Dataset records
[START]

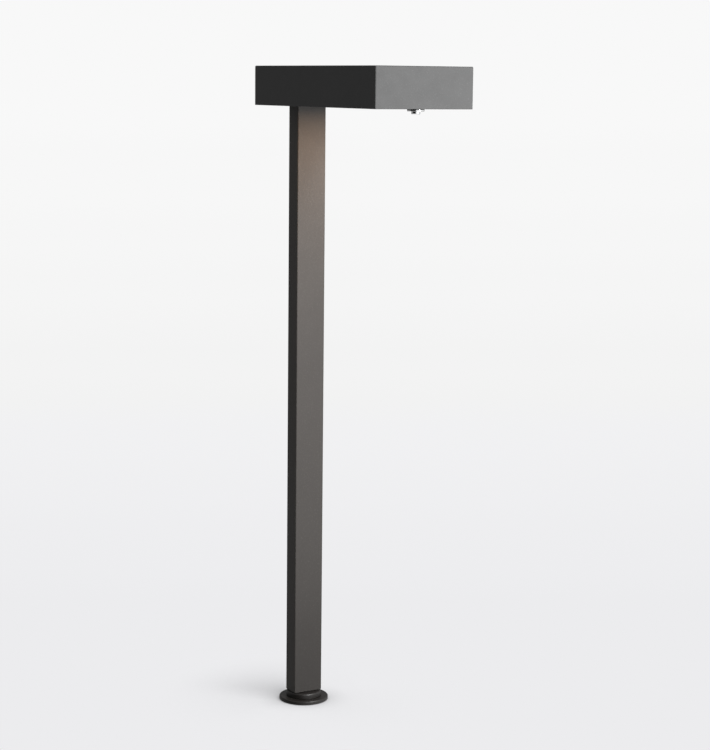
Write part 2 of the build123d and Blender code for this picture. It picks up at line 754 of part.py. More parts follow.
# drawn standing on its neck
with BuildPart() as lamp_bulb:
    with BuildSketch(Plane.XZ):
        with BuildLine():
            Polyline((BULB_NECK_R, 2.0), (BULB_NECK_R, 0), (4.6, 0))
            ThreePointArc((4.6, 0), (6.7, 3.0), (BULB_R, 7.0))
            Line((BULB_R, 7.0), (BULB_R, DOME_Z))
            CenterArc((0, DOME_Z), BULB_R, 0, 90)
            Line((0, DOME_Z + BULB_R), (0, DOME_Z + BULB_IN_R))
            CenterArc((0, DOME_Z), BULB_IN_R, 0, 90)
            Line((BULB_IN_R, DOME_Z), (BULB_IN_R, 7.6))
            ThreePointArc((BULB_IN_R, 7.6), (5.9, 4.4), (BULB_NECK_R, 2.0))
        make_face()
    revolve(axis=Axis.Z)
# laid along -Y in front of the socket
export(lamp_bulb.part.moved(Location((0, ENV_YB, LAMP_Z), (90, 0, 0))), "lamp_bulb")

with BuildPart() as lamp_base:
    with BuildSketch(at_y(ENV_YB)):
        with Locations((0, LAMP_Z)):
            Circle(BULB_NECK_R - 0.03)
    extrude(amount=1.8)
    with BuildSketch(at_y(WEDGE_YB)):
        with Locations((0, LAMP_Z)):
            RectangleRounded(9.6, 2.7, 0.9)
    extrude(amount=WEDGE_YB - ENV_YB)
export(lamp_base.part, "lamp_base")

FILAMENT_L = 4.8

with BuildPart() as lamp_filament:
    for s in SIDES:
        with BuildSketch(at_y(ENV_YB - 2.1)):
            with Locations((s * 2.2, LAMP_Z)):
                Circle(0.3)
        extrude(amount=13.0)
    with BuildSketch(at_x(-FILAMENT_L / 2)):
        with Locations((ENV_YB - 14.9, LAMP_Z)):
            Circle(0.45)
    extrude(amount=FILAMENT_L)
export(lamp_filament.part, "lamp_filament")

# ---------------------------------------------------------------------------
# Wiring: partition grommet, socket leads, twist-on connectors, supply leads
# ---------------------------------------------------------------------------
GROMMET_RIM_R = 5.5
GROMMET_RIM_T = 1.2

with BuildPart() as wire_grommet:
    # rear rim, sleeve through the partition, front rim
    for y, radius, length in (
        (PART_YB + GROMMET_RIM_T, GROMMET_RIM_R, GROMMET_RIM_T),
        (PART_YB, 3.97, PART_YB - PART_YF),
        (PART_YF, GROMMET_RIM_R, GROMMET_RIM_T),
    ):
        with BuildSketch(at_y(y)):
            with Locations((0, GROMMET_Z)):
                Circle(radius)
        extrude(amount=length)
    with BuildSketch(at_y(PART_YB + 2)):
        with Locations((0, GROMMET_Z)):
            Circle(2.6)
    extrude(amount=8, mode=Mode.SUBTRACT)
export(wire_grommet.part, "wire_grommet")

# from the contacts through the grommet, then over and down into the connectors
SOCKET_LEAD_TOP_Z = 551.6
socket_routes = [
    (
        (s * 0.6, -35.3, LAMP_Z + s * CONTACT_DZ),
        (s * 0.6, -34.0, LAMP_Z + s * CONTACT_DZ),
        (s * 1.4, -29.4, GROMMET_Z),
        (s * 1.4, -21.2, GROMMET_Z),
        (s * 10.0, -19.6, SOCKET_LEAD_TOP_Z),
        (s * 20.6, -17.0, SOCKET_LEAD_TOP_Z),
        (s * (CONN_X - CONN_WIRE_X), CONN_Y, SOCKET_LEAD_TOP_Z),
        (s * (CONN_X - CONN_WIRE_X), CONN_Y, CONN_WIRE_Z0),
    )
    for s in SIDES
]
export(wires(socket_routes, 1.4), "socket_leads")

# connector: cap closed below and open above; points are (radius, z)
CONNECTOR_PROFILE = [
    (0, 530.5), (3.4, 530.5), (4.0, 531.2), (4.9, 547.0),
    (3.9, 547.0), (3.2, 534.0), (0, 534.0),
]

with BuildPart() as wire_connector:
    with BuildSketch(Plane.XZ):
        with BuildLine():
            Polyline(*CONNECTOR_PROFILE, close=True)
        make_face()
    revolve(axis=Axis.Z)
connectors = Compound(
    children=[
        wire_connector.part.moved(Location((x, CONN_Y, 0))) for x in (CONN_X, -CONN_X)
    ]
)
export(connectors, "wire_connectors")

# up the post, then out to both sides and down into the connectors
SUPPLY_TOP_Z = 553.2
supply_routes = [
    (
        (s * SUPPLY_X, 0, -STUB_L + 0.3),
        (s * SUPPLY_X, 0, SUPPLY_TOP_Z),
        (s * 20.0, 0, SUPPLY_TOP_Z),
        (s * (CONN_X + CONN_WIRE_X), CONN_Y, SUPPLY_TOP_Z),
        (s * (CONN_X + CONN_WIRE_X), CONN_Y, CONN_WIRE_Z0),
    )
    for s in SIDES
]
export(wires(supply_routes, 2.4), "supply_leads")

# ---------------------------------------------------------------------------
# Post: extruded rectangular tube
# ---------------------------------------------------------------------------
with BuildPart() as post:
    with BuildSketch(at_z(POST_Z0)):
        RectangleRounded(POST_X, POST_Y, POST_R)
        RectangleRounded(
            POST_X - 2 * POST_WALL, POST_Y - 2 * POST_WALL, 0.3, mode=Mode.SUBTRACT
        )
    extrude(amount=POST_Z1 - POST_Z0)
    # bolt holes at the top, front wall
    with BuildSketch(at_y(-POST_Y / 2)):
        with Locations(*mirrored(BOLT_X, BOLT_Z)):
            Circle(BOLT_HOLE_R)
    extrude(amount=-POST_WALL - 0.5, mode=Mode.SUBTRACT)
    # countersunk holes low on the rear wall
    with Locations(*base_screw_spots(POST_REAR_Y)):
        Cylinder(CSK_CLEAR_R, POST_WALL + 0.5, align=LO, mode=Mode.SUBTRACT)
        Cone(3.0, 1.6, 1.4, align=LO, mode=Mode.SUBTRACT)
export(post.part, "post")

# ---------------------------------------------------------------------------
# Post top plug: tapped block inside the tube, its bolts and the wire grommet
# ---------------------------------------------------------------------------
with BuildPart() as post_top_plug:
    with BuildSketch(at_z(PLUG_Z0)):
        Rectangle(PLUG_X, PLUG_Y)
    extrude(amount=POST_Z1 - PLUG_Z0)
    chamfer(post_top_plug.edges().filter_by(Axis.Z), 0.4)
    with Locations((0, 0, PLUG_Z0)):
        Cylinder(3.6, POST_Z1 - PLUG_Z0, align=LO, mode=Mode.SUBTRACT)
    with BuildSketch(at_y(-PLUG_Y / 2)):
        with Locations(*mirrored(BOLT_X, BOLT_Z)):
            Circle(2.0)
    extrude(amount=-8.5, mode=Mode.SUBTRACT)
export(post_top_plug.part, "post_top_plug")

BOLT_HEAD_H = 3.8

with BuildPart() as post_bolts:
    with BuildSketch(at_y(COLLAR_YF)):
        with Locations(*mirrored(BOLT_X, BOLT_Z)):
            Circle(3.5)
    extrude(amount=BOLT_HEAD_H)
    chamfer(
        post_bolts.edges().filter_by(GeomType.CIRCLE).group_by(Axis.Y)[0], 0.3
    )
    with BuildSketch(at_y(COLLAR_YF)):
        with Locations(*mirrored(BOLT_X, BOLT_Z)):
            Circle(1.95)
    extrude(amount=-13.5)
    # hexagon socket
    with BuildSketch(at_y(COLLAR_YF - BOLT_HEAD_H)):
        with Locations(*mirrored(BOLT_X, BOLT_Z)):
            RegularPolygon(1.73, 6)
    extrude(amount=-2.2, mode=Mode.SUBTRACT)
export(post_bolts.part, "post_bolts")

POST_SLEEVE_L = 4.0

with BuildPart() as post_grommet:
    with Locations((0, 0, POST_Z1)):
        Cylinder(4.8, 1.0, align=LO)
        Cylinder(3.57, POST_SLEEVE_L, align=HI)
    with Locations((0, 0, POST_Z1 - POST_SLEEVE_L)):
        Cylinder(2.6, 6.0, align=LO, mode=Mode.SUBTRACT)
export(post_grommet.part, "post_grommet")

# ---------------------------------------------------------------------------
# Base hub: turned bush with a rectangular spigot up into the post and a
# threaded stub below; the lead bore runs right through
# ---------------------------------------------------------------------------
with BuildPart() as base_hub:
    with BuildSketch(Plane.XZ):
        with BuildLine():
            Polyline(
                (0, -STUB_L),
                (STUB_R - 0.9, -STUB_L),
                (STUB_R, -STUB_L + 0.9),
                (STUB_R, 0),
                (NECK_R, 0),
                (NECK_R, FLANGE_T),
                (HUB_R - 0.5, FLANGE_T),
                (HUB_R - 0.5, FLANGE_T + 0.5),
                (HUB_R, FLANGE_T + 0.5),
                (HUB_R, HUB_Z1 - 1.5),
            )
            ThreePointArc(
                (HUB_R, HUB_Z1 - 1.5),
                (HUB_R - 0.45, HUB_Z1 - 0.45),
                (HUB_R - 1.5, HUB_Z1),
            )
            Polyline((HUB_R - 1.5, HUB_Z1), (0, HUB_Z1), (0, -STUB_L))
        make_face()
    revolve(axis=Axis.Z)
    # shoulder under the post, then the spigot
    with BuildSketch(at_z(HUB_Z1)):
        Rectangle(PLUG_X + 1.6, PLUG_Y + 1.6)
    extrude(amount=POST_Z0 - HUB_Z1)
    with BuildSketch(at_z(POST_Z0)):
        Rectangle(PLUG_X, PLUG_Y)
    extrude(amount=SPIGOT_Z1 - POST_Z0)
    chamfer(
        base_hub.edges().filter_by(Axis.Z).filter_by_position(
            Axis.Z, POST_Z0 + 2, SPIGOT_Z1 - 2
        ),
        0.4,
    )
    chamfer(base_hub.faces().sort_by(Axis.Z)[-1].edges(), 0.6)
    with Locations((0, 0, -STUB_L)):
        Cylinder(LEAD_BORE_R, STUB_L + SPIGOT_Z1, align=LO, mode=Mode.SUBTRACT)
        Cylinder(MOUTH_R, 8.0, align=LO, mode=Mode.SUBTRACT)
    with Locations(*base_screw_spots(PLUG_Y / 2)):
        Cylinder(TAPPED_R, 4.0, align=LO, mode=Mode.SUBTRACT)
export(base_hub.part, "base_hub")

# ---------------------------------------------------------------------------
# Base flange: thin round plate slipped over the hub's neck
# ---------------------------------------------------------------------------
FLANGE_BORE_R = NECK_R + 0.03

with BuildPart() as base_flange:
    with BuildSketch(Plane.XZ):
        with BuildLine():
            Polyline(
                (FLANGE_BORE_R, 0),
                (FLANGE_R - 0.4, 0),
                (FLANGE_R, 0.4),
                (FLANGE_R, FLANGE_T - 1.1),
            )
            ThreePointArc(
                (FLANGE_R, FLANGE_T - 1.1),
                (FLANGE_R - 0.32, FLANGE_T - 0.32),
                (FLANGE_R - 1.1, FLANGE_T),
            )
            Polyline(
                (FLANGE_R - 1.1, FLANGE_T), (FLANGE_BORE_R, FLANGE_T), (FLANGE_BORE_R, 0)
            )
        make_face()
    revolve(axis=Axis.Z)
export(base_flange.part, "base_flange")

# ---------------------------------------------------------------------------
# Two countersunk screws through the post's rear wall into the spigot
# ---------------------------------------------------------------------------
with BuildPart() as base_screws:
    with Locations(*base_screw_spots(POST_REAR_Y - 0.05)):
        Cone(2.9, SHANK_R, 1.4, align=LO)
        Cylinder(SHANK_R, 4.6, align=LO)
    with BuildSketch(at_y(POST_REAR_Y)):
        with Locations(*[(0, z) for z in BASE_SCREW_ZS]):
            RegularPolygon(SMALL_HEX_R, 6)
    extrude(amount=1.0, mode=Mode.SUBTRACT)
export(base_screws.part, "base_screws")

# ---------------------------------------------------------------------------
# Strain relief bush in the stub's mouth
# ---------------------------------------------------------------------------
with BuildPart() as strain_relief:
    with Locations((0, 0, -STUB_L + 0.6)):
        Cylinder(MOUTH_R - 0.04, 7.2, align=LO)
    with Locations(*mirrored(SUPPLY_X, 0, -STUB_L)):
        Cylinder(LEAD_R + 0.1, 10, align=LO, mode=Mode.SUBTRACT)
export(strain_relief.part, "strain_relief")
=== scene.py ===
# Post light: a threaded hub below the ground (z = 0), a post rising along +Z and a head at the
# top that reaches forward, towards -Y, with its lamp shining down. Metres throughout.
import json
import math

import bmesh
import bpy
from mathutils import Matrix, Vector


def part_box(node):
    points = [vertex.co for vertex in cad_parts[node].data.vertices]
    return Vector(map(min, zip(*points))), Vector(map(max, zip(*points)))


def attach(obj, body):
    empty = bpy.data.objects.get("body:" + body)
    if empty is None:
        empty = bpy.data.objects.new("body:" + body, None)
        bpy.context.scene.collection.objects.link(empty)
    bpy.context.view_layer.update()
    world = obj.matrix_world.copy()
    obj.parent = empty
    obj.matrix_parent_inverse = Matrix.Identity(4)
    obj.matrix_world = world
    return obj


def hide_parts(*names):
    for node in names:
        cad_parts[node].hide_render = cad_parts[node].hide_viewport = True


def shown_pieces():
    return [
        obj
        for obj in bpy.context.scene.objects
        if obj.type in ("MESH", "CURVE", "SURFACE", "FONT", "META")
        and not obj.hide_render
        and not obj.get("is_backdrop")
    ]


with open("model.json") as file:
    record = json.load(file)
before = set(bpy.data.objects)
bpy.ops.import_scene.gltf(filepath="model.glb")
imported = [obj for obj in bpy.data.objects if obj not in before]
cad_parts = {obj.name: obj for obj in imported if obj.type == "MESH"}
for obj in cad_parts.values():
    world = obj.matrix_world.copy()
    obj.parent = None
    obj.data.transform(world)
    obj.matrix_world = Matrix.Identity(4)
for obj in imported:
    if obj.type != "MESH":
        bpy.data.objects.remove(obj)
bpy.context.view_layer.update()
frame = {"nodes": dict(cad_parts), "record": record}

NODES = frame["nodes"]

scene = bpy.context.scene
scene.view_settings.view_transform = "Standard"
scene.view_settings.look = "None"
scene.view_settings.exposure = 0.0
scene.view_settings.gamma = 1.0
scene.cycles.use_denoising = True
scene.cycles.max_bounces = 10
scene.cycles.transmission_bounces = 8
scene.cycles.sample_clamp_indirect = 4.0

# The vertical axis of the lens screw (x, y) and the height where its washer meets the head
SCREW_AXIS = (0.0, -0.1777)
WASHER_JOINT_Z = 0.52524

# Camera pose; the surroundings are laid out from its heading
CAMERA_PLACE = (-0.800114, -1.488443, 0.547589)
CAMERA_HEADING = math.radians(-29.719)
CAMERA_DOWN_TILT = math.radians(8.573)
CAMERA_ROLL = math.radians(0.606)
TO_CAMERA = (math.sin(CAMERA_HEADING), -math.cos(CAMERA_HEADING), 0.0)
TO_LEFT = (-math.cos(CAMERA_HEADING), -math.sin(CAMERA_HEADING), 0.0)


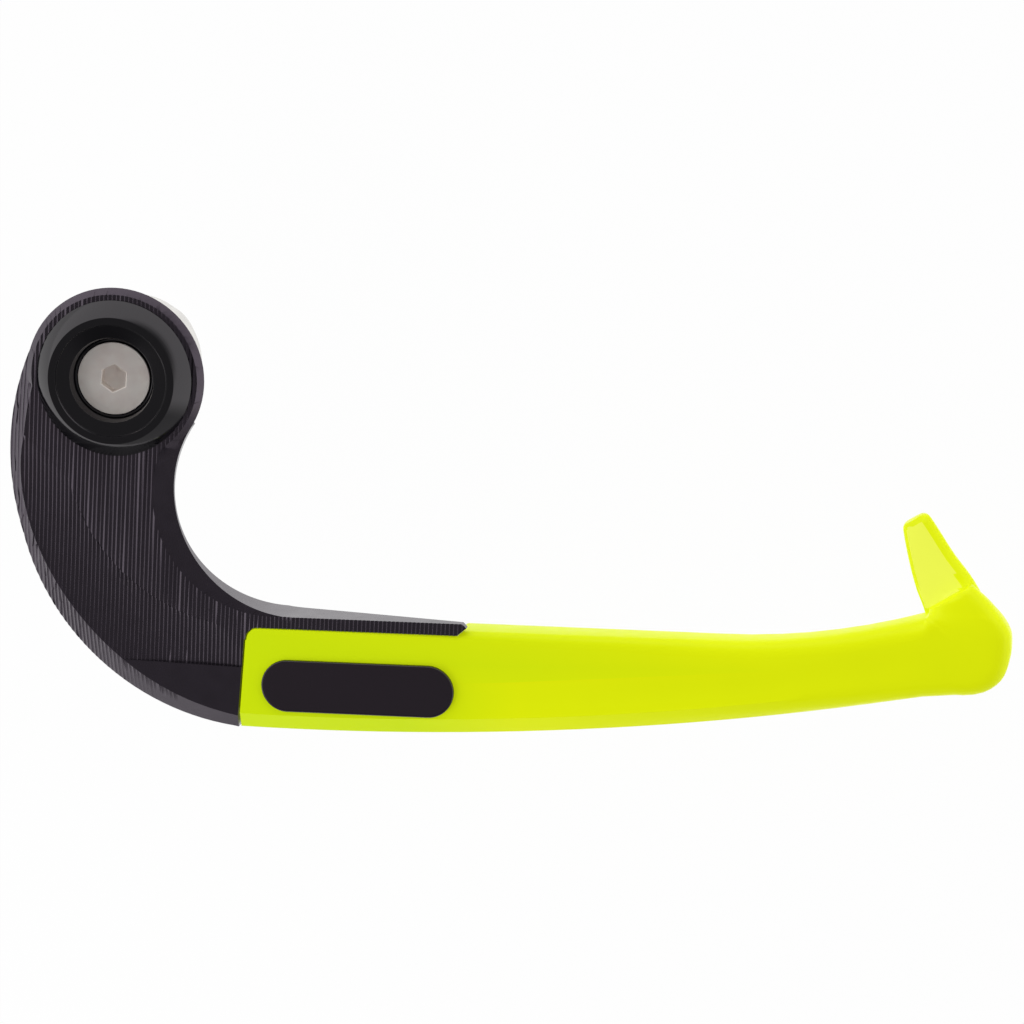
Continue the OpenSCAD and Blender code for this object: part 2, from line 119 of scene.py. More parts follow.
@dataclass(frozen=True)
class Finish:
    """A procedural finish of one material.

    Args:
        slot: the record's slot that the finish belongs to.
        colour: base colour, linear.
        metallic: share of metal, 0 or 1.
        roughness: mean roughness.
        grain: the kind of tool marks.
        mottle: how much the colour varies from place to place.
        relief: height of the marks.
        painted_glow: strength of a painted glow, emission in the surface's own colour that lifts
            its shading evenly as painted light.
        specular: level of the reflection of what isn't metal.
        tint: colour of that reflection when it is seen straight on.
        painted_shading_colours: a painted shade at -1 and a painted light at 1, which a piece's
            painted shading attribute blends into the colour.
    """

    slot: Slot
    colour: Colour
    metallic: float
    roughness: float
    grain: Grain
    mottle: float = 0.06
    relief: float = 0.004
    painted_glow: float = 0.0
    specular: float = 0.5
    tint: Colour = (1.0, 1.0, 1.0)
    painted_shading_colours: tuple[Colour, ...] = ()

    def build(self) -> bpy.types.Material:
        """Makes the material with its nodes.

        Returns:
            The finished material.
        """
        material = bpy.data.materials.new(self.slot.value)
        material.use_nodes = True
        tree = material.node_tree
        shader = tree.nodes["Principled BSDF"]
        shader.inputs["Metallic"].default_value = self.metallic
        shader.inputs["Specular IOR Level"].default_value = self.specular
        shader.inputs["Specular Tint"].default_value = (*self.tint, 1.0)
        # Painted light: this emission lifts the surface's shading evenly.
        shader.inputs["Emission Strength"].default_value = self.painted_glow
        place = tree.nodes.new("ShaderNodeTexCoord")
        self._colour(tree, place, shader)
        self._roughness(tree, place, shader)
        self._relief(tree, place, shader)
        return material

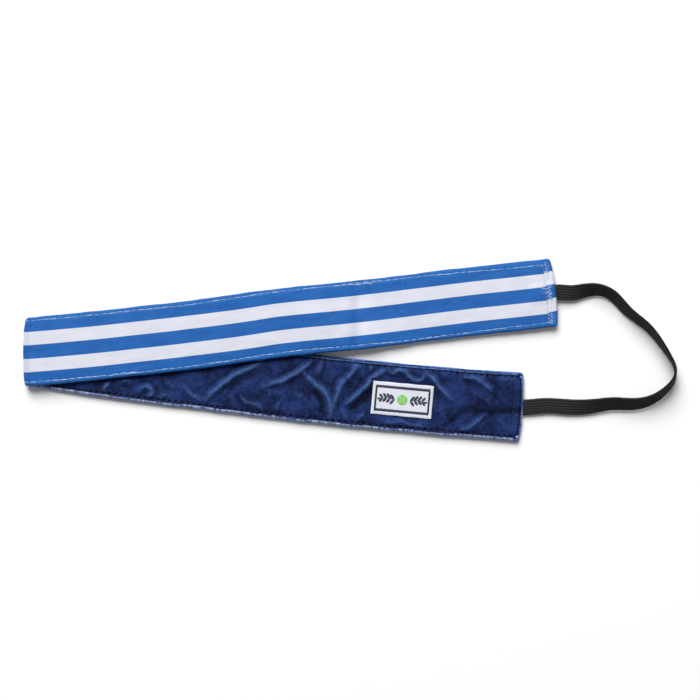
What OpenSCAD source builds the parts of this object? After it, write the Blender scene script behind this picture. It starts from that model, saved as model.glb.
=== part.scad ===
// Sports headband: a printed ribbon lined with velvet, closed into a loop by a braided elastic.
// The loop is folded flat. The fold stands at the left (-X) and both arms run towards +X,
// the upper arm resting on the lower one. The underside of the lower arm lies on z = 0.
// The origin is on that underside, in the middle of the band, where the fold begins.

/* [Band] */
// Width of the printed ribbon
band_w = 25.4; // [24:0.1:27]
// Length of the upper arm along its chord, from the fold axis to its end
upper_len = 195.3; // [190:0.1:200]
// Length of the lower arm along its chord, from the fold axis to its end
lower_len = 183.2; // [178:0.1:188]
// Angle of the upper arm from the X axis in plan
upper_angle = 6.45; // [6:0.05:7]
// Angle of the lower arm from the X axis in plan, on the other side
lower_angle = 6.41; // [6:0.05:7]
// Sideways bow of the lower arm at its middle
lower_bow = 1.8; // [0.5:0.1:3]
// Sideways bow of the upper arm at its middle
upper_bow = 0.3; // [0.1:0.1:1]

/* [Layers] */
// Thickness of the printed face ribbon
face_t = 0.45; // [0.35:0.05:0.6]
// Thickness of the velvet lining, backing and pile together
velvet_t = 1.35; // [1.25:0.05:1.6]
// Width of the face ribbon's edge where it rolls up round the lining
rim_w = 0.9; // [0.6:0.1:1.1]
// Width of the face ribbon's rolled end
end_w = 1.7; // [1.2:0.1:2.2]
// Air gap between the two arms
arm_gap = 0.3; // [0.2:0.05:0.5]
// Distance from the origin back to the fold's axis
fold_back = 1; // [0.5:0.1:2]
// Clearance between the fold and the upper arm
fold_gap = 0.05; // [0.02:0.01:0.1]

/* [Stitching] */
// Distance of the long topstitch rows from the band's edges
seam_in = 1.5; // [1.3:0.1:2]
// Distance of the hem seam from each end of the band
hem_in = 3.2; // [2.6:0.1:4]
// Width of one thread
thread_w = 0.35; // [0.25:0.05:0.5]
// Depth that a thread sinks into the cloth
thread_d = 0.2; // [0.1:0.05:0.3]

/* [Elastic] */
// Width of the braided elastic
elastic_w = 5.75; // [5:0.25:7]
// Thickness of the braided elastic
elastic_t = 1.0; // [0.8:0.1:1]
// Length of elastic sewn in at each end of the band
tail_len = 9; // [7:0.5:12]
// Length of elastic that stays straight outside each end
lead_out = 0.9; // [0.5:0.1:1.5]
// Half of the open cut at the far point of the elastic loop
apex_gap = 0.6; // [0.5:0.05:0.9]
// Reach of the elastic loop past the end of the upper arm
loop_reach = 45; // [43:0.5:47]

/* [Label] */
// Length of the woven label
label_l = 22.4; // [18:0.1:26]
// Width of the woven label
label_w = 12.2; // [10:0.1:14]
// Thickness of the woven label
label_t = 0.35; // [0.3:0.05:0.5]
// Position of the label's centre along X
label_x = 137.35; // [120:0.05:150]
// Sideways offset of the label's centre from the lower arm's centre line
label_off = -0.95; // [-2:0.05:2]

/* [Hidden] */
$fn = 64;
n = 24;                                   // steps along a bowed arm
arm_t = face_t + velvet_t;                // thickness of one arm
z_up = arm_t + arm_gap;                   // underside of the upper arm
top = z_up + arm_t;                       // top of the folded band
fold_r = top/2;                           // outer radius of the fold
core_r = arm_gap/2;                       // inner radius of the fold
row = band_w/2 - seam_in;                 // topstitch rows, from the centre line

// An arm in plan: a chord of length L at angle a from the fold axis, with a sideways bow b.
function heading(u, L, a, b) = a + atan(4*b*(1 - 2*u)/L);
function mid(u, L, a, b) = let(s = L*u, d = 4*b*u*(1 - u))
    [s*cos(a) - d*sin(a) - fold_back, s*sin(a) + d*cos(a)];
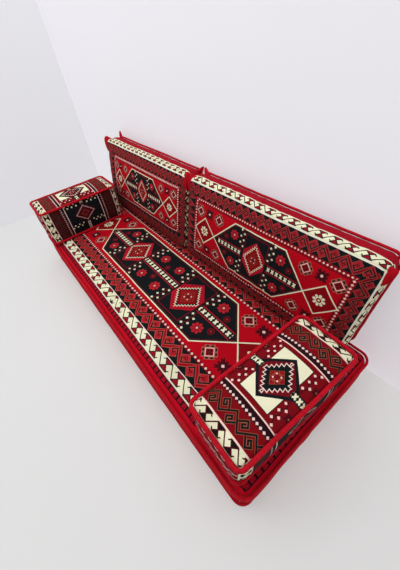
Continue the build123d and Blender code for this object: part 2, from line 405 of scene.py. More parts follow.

[END]

• Exercise details
Going down the listing above, begin printing at the line with "obj.data.transform(world)" and finish with the line with "WASHER_JOINT_Z = 0.52524", exactly as they appear.

• Output below
    obj.data.transform(world)
    obj.matrix_world = Matrix.Identity(4)
for obj in imported:
    if obj.type != "MESH":
        bpy.data.objects.remove(obj)
bpy.context.view_layer.update()
frame = {"nodes": dict(cad_parts), "record": record}

NODES = frame["nodes"]

scene = bpy.context.scene
scene.view_settings.view_transform = "Standard"
scene.view_settings.look = "None"
scene.view_settings.exposure = 0.0
scene.view_settings.gamma = 1.0
scene.cycles.use_denoising = True
scene.cycles.max_bounces = 10
scene.cycles.transmission_bounces = 8
scene.cycles.sample_clamp_indirect = 4.0

# The vertical axis of the lens screw (x, y) and the height where its washer meets the head
SCREW_AXIS = (0.0, -0.1777)
WASHER_JOINT_Z = 0.52524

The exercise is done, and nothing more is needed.